Software dependency risk. The panel is a physical electrical component, but its advanced features depend on Span’s cloud service and app. If Span the company were to shut down or drastically change their terms, the panel would still function as a standard electrical panel, but you’d lose all the monitoring features. This is a general smart home risk, not unique to Span, but worth naming when you’re talking about replacing your main electrical panel.
Is It Worth It for Solar Homeowners?
It depends on two things: how your inverter is wired, and what you actually want from the product.

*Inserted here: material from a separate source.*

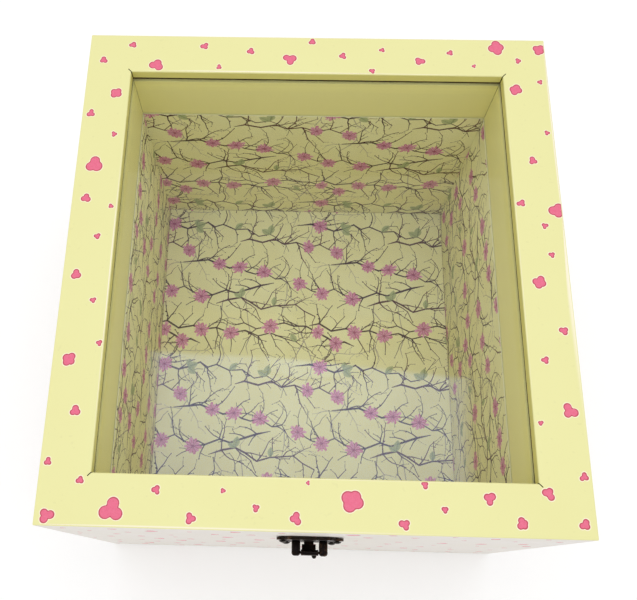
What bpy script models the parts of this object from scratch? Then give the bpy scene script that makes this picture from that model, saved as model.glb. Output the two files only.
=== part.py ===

If your inverter connects to a breaker inside the panel and Span can see your solar production, the combination is genuinely excellent. You get circuit-level consumption and offset data, outage prioritization that works with your battery, time-of-use optimization, and a single coherent view of your home’s energy flow. At that point, the $3,500-$6,000 is paying for a qualitatively different relationship with your home’s energy system.
If your inverter connects at the service entrance — which is common with Tesla Solar and many other installers — Span’s solar integration doesn’t work. You’re buying a very capable consumption monitor and smart circuit controller, which is still useful, but you’re not getting the solar-integrated experience Span markets. Temper your expectations accordingly.
My recommendation: before installing Span, walk your electrician through the question of how your solar inverter is connected. Ask specifically whether there’s a solar breaker inside your main panel. If there is, Span should be able to see your production. If there isn’t — if the inverter goes to a line-side tap — factor that limitation into your decision.
For the consumption monitoring and remote circuit control alone, Span is good. It’s not a must-have at this price unless the solar integration works as intended. Get the wiring question answered first, and decide from there.